**WHAT IS EXPECTED:** In full and without alteration, give the listing again.

---- EXCERPTED DATA

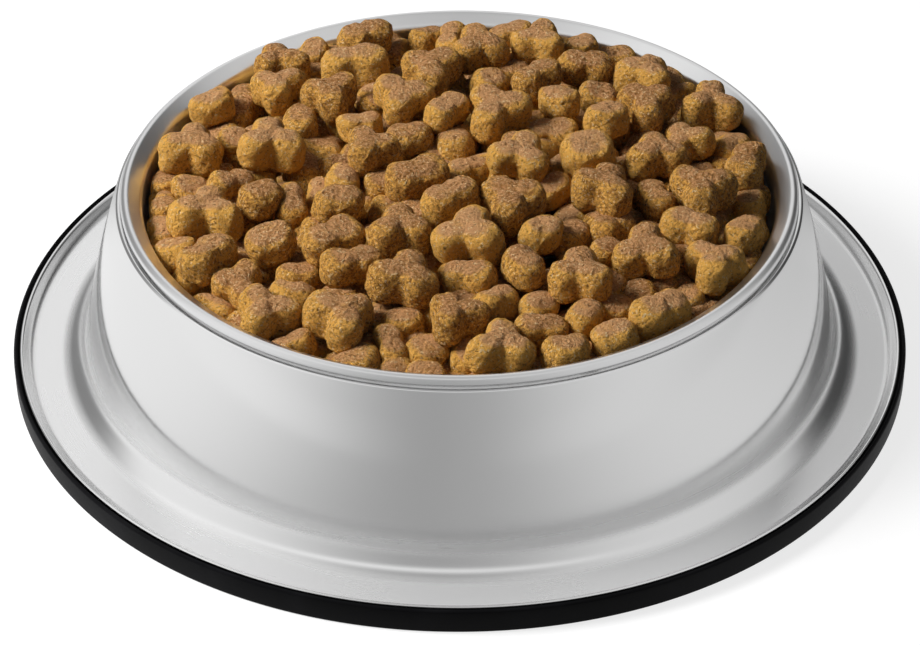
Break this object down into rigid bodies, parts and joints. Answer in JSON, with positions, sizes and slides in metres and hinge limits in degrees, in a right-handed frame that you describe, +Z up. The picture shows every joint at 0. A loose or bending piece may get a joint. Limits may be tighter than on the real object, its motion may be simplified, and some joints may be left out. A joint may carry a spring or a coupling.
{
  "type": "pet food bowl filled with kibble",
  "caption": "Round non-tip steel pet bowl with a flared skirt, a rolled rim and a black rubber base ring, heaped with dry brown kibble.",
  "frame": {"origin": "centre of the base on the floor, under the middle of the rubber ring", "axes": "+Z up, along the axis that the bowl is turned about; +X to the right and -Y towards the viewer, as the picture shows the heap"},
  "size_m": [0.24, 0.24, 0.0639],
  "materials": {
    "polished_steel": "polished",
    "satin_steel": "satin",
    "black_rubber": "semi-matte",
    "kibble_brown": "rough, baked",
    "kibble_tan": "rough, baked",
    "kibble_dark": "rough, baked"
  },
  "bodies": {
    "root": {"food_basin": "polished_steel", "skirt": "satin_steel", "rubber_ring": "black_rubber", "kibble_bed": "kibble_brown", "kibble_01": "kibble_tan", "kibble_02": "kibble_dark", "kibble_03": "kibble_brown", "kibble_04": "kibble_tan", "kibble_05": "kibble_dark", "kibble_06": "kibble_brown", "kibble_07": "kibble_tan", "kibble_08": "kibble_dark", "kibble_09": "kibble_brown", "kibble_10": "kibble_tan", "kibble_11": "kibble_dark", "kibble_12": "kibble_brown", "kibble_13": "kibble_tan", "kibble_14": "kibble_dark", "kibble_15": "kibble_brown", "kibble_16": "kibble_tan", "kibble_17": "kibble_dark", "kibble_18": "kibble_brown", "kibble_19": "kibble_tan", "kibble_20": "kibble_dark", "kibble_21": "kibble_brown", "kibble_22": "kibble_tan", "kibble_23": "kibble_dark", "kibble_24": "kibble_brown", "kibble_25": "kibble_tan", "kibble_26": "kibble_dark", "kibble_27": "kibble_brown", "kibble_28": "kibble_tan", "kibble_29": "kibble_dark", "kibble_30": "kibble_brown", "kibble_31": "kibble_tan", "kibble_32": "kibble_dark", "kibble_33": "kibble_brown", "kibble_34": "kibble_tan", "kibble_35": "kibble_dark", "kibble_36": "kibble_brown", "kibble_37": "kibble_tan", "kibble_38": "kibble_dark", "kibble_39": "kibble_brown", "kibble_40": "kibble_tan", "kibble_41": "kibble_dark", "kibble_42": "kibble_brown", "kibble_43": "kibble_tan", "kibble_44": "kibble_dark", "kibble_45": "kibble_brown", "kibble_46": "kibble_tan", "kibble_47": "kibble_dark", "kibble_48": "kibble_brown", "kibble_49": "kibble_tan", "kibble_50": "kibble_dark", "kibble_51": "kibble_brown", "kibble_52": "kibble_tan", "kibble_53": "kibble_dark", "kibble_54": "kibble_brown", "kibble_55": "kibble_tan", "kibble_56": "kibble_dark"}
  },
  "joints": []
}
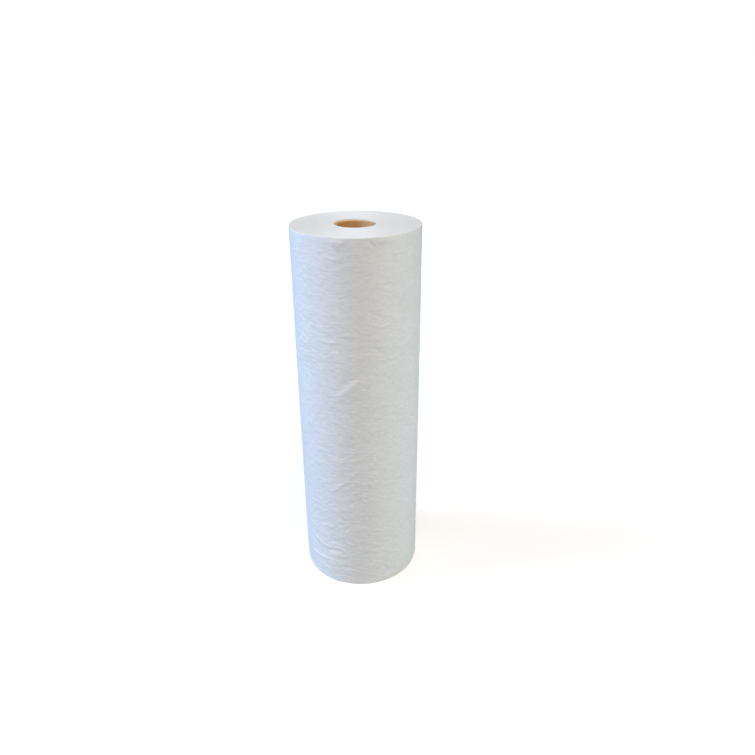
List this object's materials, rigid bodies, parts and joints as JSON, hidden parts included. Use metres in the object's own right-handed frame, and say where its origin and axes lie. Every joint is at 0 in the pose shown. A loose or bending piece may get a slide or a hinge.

--------

**CORRECT ANSWER:**
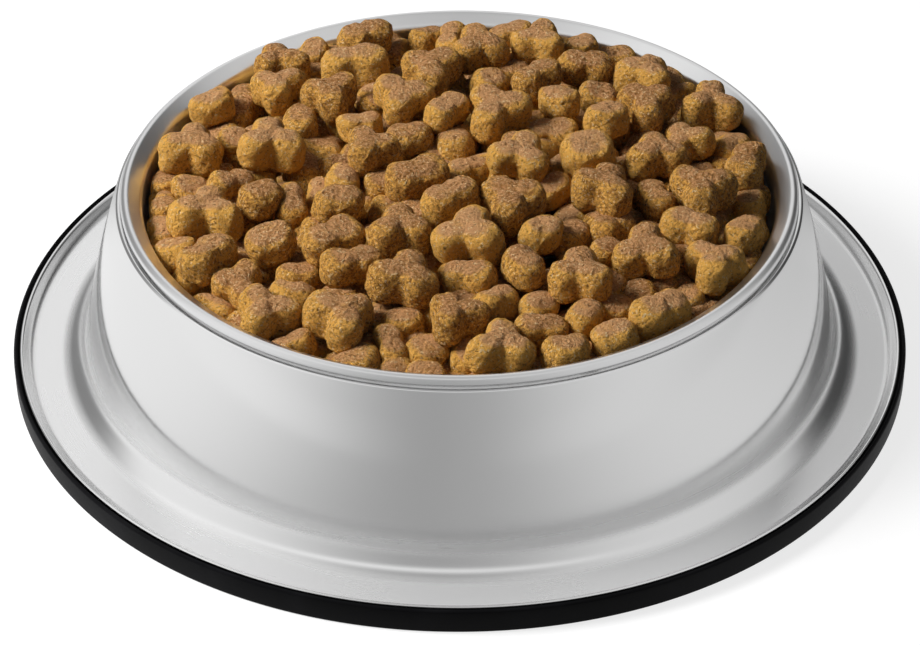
Break this object down into rigid bodies, parts and joints. Answer in JSON, with positions, sizes and slides in metres and hinge limits in degrees, in a right-handed frame that you describe, +Z up. The picture shows every joint at 0. A loose or bending piece may get a joint. Limits may be tighter than on the real object, its motion may be simplified, and some joints may be left out. A joint may carry a spring or a coupling.
{
  "type": "pet food bowl filled with kibble",
  "caption": "Round non-tip steel pet bowl with a flared skirt, a rolled rim and a black rubber base ring, heaped with dry brown kibble.",
  "frame": {"origin": "centre of the base on the floor, under the middle of the rubber ring", "axes": "+Z up, along the axis that the bowl is turned about; +X to the right and -Y towards the viewer, as the picture shows the heap"},
  "size_m": [0.24, 0.24, 0.0639],
  "materials": {
    "polished_steel": "polished",
    "satin_steel": "satin",
    "black_rubber": "semi-matte",
    "kibble_brown": "rough, baked",
    "kibble_tan": "rough, baked",
    "kibble_dark": "rough, baked"
  },
  "bodies": {
    "root": {"food_basin": "polished_steel", "skirt": "satin_steel", "rubber_ring": "black_rubber", "kibble_bed": "kibble_brown", "kibble_01": "kibble_tan", "kibble_02": "kibble_dark", "kibble_03": "kibble_brown", "kibble_04": "kibble_tan", "kibble_05": "kibble_dark", "kibble_06": "kibble_brown", "kibble_07": "kibble_tan", "kibble_08": "kibble_dark", "kibble_09": "kibble_brown", "kibble_10": "kibble_tan", "kibble_11": "kibble_dark", "kibble_12": "kibble_brown", "kibble_13": "kibble_tan", "kibble_14": "kibble_dark", "kibble_15": "kibble_brown", "kibble_16": "kibble_tan", "kibble_17": "kibble_dark", "kibble_18": "kibble_brown", "kibble_19": "kibble_tan", "kibble_20": "kibble_dark", "kibble_21": "kibble_brown", "kibble_22": "kibble_tan", "kibble_23": "kibble_dark", "kibble_24": "kibble_brown", "kibble_25": "kibble_tan", "kibble_26": "kibble_dark", "kibble_27": "kibble_brown", "kibble_28": "kibble_tan", "kibble_29": "kibble_dark", "kibble_30": "kibble_brown", "kibble_31": "kibble_tan", "kibble_32": "kibble_dark", "kibble_33": "kibble_brown", "kibble_34": "kibble_tan", "kibble_35": "kibble_dark", "kibble_36": "kibble_brown", "kibble_37": "kibble_tan", "kibble_38": "kibble_dark", "kibble_39": "kibble_brown", "kibble_40": "kibble_tan", "kibble_41": "kibble_dark", "kibble_42": "kibble_brown", "kibble_43": "kibble_tan", "kibble_44": "kibble_dark", "kibble_45": "kibble_brown", "kibble_46": "kibble_tan", "kibble_47": "kibble_dark", "kibble_48": "kibble_brown", "kibble_49": "kibble_tan", "kibble_50": "kibble_dark", "kibble_51": "kibble_brown", "kibble_52": "kibble_tan", "kibble_53": "kibble_dark", "kibble_54": "kibble_brown", "kibble_55": "kibble_tan", "kibble_56": "kibble_dark"}
  },
  "joints": []
}
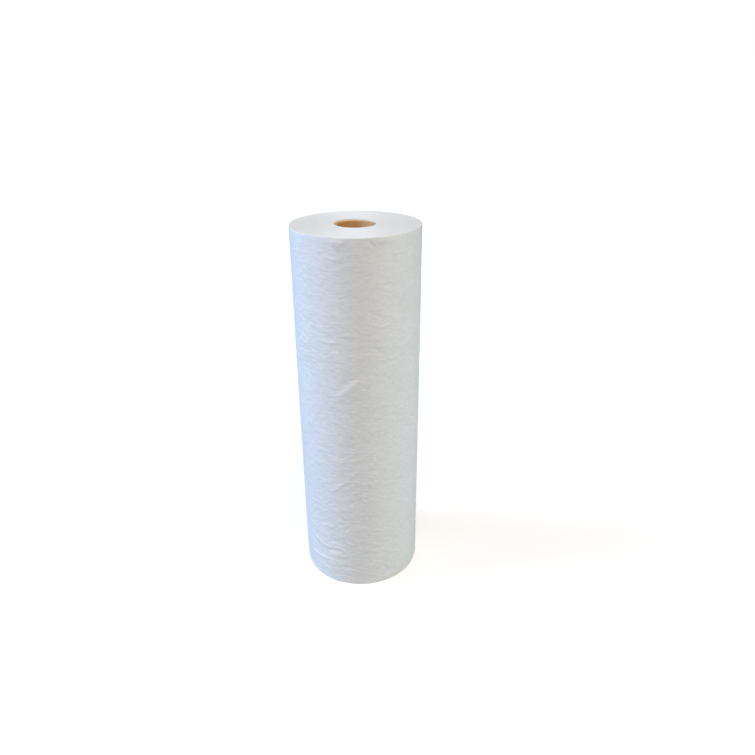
List this object's materials, rigid bodies, parts and joints as JSON, hidden parts included. Use metres in the object's own right-handed frame, and say where its origin and axes lie. Every joint is at 0 in the pose shown. A loose or bending piece may get a slide or a hinge.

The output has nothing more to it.